■ **Dataset**

----------------------------------------

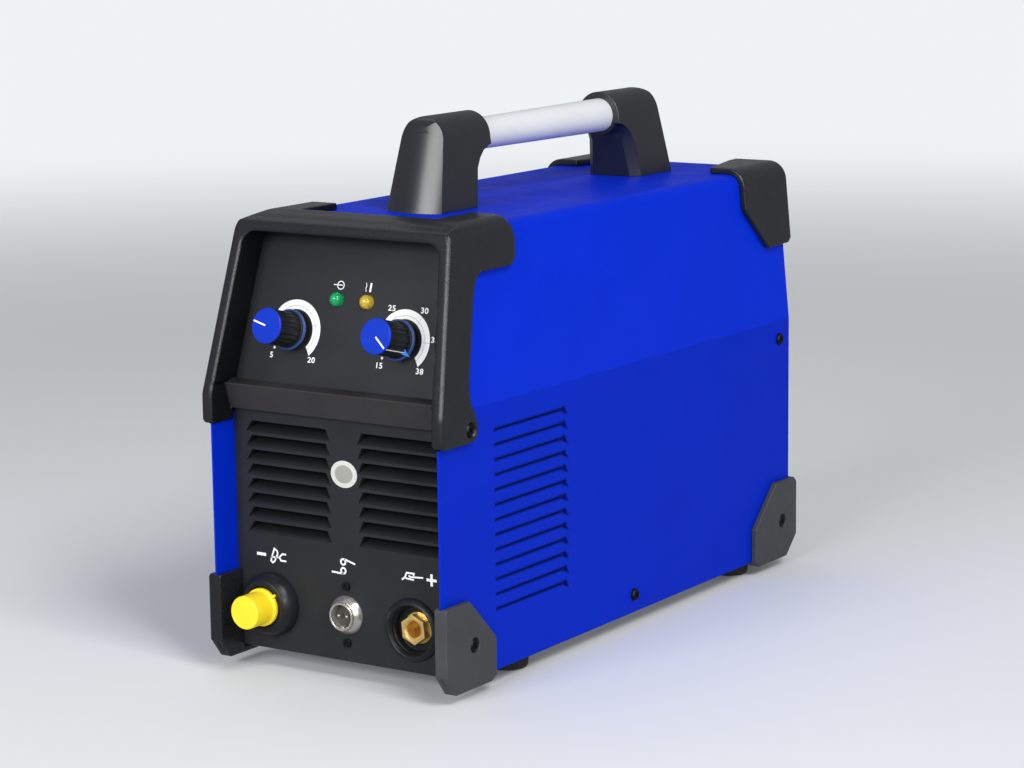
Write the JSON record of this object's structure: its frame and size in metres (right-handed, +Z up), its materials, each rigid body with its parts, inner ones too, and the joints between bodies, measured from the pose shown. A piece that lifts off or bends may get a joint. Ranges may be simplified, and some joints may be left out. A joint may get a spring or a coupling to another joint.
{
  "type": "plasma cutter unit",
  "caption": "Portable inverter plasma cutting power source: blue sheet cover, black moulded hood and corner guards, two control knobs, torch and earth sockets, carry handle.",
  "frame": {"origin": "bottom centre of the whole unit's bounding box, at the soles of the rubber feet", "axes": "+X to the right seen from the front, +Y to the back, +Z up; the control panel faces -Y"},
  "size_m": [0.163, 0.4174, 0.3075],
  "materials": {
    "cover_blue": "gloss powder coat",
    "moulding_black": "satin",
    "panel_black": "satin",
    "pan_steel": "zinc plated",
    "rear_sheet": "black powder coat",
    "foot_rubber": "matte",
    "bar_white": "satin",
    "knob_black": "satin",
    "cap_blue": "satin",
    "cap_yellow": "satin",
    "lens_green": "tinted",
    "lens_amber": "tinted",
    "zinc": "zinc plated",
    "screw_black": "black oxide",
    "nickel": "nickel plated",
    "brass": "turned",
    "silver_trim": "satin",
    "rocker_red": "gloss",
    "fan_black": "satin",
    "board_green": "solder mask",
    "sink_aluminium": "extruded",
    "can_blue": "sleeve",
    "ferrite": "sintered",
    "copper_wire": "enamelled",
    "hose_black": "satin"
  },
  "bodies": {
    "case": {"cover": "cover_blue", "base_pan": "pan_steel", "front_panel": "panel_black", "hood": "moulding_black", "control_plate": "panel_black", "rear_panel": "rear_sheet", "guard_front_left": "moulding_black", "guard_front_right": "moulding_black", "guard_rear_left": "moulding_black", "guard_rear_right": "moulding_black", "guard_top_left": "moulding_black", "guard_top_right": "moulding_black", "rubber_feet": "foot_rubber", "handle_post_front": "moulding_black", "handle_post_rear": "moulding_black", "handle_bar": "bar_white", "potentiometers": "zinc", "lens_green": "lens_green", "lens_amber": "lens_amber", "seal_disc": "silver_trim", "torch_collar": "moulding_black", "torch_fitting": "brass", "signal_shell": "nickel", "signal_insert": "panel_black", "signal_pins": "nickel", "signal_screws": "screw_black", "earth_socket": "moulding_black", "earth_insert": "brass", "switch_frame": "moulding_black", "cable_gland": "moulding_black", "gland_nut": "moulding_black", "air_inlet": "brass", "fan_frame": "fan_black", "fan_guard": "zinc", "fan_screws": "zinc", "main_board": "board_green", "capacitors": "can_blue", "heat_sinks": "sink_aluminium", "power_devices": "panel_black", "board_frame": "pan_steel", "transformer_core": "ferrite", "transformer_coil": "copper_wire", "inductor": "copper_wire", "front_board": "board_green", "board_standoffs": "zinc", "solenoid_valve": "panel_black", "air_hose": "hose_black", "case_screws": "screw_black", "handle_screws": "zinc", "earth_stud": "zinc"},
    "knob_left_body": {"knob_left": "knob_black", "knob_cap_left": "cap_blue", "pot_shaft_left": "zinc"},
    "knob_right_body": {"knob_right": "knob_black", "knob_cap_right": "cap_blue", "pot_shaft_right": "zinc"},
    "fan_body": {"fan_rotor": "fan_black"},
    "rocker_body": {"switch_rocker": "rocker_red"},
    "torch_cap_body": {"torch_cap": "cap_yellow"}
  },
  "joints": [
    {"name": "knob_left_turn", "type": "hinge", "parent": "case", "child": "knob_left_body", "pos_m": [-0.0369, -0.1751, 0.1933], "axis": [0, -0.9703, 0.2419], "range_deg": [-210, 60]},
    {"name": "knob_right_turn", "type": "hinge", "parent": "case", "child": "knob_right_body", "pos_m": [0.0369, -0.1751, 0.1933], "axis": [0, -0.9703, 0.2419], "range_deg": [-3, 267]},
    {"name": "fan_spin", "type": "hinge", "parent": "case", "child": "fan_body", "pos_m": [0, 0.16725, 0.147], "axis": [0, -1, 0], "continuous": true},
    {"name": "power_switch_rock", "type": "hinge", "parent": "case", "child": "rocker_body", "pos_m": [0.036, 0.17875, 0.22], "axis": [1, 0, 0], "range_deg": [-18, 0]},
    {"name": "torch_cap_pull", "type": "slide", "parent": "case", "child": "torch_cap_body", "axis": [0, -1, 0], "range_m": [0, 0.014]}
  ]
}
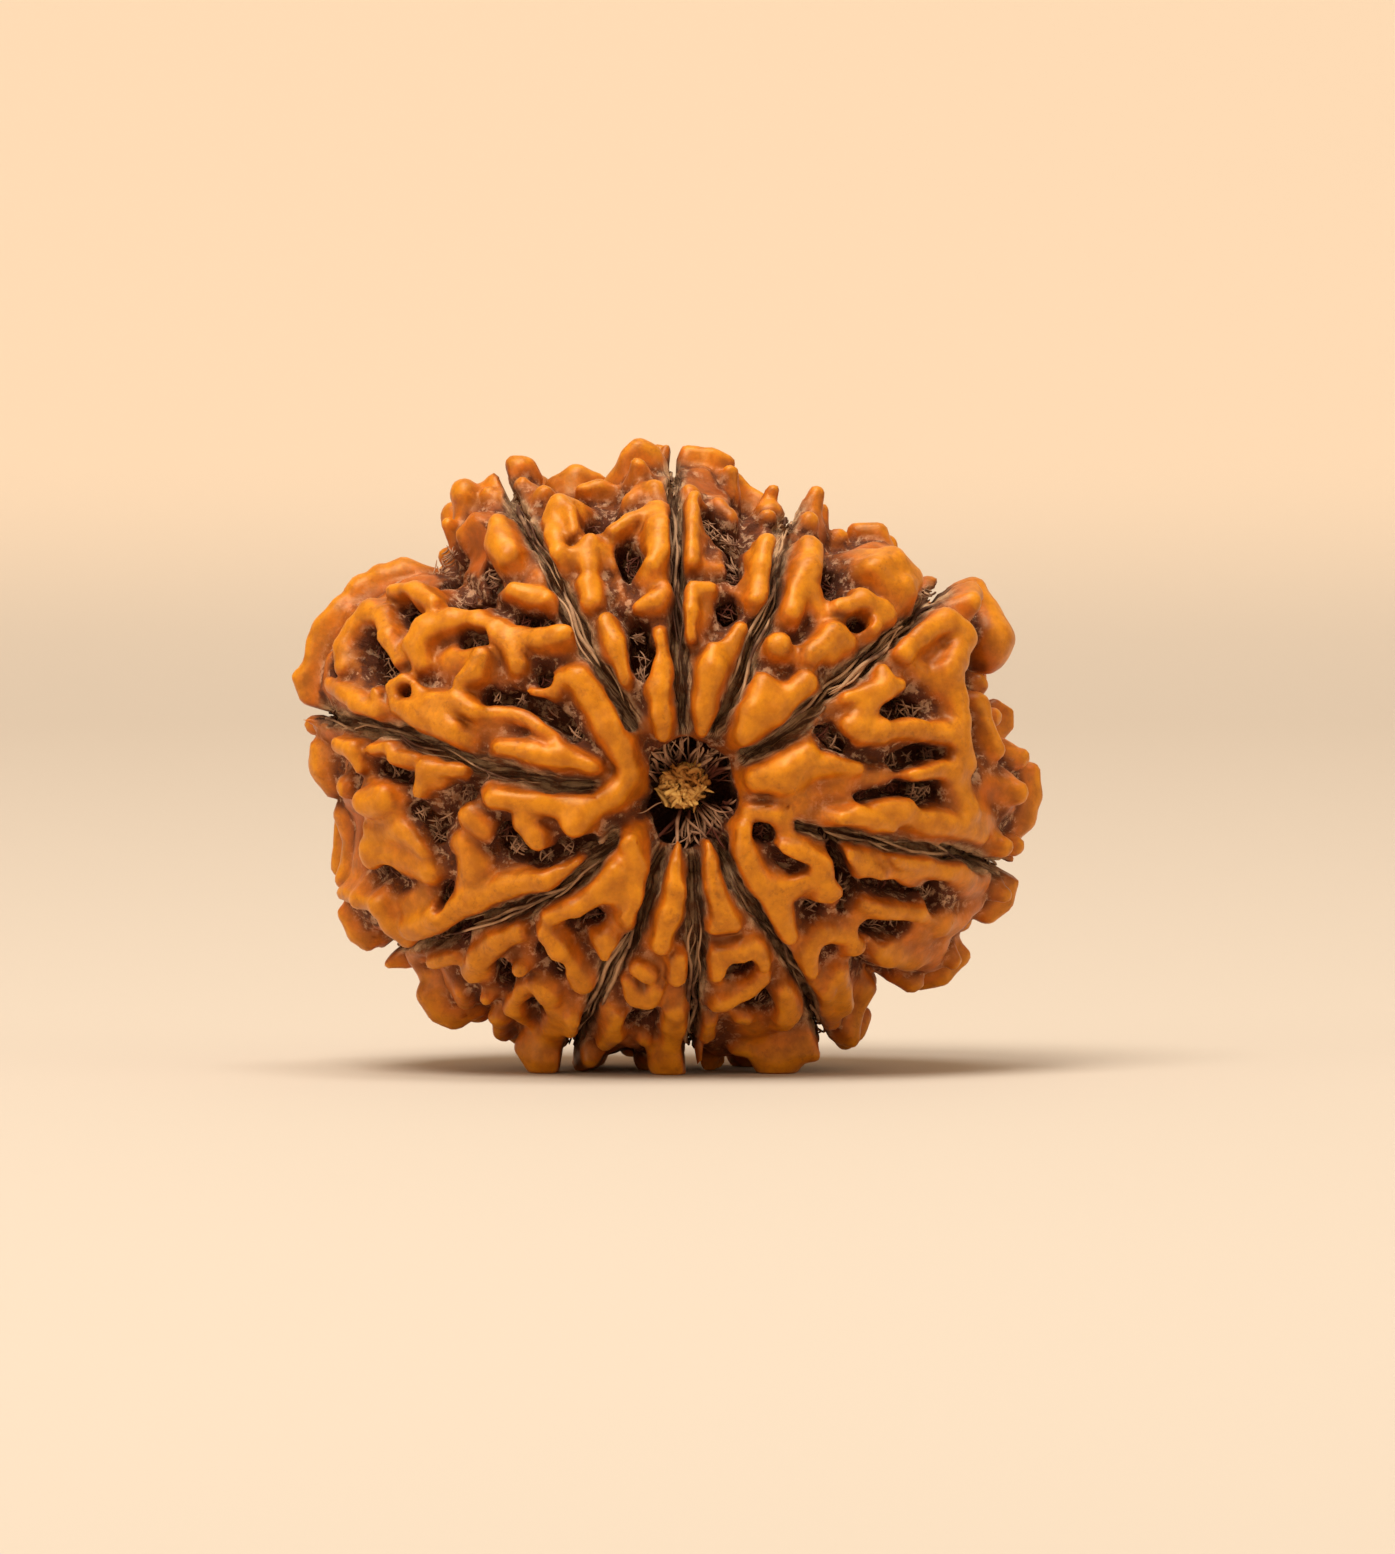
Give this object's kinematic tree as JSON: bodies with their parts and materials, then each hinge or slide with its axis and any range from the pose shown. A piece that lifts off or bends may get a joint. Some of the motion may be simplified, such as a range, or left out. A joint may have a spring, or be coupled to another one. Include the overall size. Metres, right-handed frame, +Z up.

----------------------------------------

■ **Stated goal**
Copy all the lines, exactly.

■ **Exercise response**
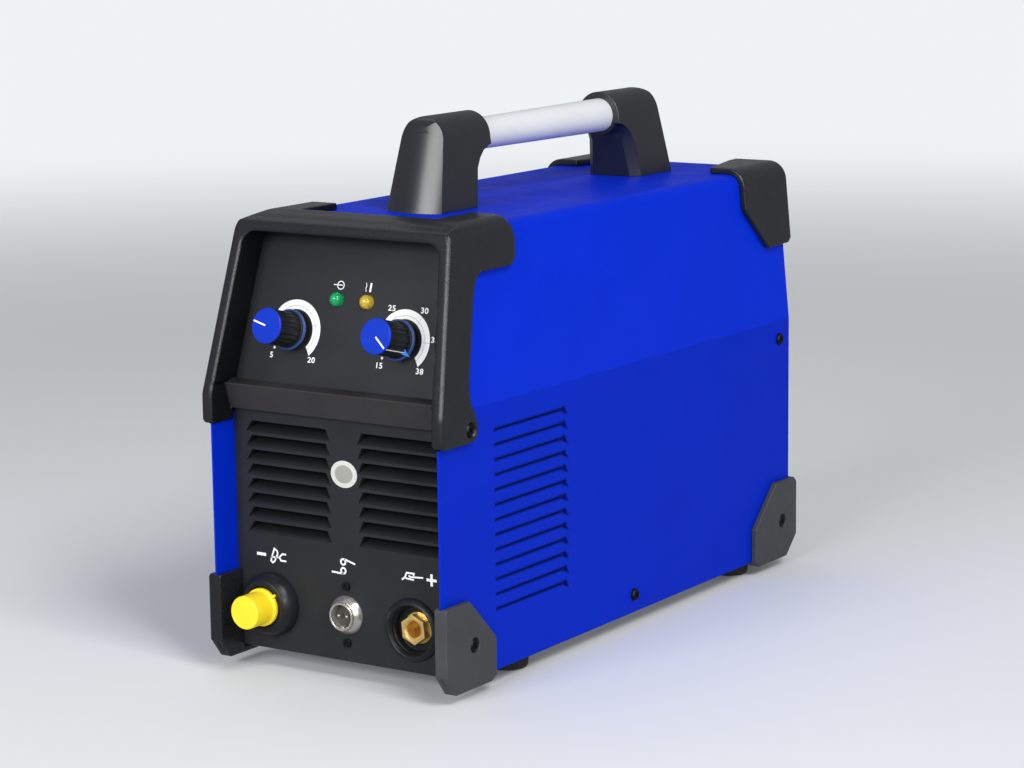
Write the JSON record of this object's structure: its frame and size in metres (right-handed, +Z up), its materials, each rigid body with its parts, inner ones too, and the joints between bodies, measured from the pose shown. A piece that lifts off or bends may get a joint. Ranges may be simplified, and some joints may be left out. A joint may get a spring or a coupling to another joint.
{
  "type": "plasma cutter unit",
  "caption": "Portable inverter plasma cutting power source: blue sheet cover, black moulded hood and corner guards, two control knobs, torch and earth sockets, carry handle.",
  "frame": {"origin": "bottom centre of the whole unit's bounding box, at the soles of the rubber feet", "axes": "+X to the right seen from the front, +Y to the back, +Z up; the control panel faces -Y"},
  "size_m": [0.163, 0.4174, 0.3075],
  "materials": {
    "cover_blue": "gloss powder coat",
    "moulding_black": "satin",
    "panel_black": "satin",
    "pan_steel": "zinc plated",
    "rear_sheet": "black powder coat",
    "foot_rubber": "matte",
    "bar_white": "satin",
    "knob_black": "satin",
    "cap_blue": "satin",
    "cap_yellow": "satin",
    "lens_green": "tinted",
    "lens_amber": "tinted",
    "zinc": "zinc plated",
    "screw_black": "black oxide",
    "nickel": "nickel plated",
    "brass": "turned",
    "silver_trim": "satin",
    "rocker_red": "gloss",
    "fan_black": "satin",
    "board_green": "solder mask",
    "sink_aluminium": "extruded",
    "can_blue": "sleeve",
    "ferrite": "sintered",
    "copper_wire": "enamelled",
    "hose_black": "satin"
  },
  "bodies": {
    "case": {"cover": "cover_blue", "base_pan": "pan_steel", "front_panel": "panel_black", "hood": "moulding_black", "control_plate": "panel_black", "rear_panel": "rear_sheet", "guard_front_left": "moulding_black", "guard_front_right": "moulding_black", "guard_rear_left": "moulding_black", "guard_rear_right": "moulding_black", "guard_top_left": "moulding_black", "guard_top_right": "moulding_black", "rubber_feet": "foot_rubber", "handle_post_front": "moulding_black", "handle_post_rear": "moulding_black", "handle_bar": "bar_white", "potentiometers": "zinc", "lens_green": "lens_green", "lens_amber": "lens_amber", "seal_disc": "silver_trim", "torch_collar": "moulding_black", "torch_fitting": "brass", "signal_shell": "nickel", "signal_insert": "panel_black", "signal_pins": "nickel", "signal_screws": "screw_black", "earth_socket": "moulding_black", "earth_insert": "brass", "switch_frame": "moulding_black", "cable_gland": "moulding_black", "gland_nut": "moulding_black", "air_inlet": "brass", "fan_frame": "fan_black", "fan_guard": "zinc", "fan_screws": "zinc", "main_board": "board_green", "capacitors": "can_blue", "heat_sinks": "sink_aluminium", "power_devices": "panel_black", "board_frame": "pan_steel", "transformer_core": "ferrite", "transformer_coil": "copper_wire", "inductor": "copper_wire", "front_board": "board_green", "board_standoffs": "zinc", "solenoid_valve": "panel_black", "air_hose": "hose_black", "case_screws": "screw_black", "handle_screws": "zinc", "earth_stud": "zinc"},
    "knob_left_body": {"knob_left": "knob_black", "knob_cap_left": "cap_blue", "pot_shaft_left": "zinc"},
    "knob_right_body": {"knob_right": "knob_black", "knob_cap_right": "cap_blue", "pot_shaft_right": "zinc"},
    "fan_body": {"fan_rotor": "fan_black"},
    "rocker_body": {"switch_rocker": "rocker_red"},
    "torch_cap_body": {"torch_cap": "cap_yellow"}
  },
  "joints": [
    {"name": "knob_left_turn", "type": "hinge", "parent": "case", "child": "knob_left_body", "pos_m": [-0.0369, -0.1751, 0.1933], "axis": [0, -0.9703, 0.2419], "range_deg": [-210, 60]},
    {"name": "knob_right_turn", "type": "hinge", "parent": "case", "child": "knob_right_body", "pos_m": [0.0369, -0.1751, 0.1933], "axis": [0, -0.9703, 0.2419], "range_deg": [-3, 267]},
    {"name": "fan_spin", "type": "hinge", "parent": "case", "child": "fan_body", "pos_m": [0, 0.16725, 0.147], "axis": [0, -1, 0], "continuous": true},
    {"name": "power_switch_rock", "type": "hinge", "parent": "case", "child": "rocker_body", "pos_m": [0.036, 0.17875, 0.22], "axis": [1, 0, 0], "range_deg": [-18, 0]},
    {"name": "torch_cap_pull", "type": "slide", "parent": "case", "child": "torch_cap_body", "axis": [0, -1, 0], "range_m": [0, 0.014]}
  ]
}
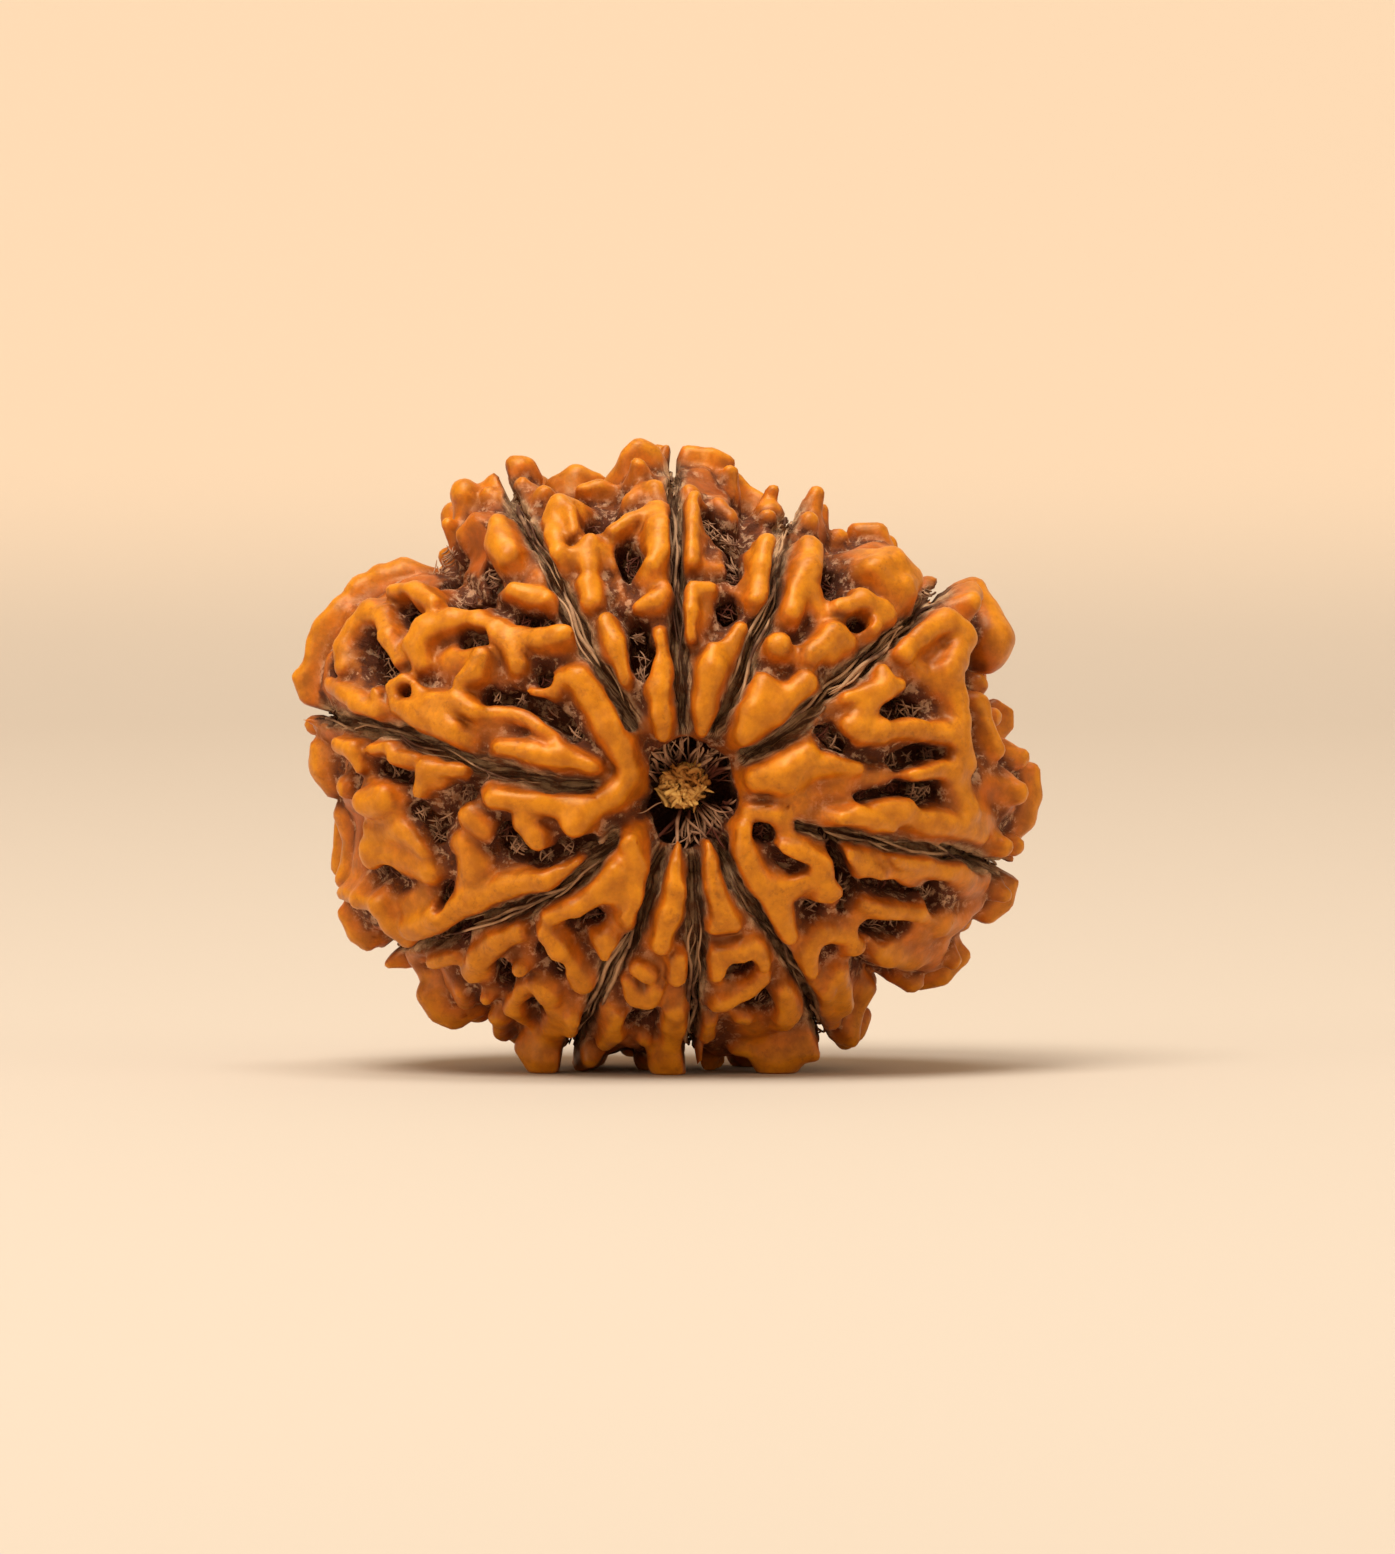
Give this object's kinematic tree as JSON: bodies with their parts and materials, then each hinge or slide with its axis and any range from the pose shown. A piece that lifts off or bends may get a joint. Some of the motion may be simplified, such as a range, or left out. A joint may have a spring, or be coupled to another one. Include the overall size. Metres, right-handed frame, +Z up.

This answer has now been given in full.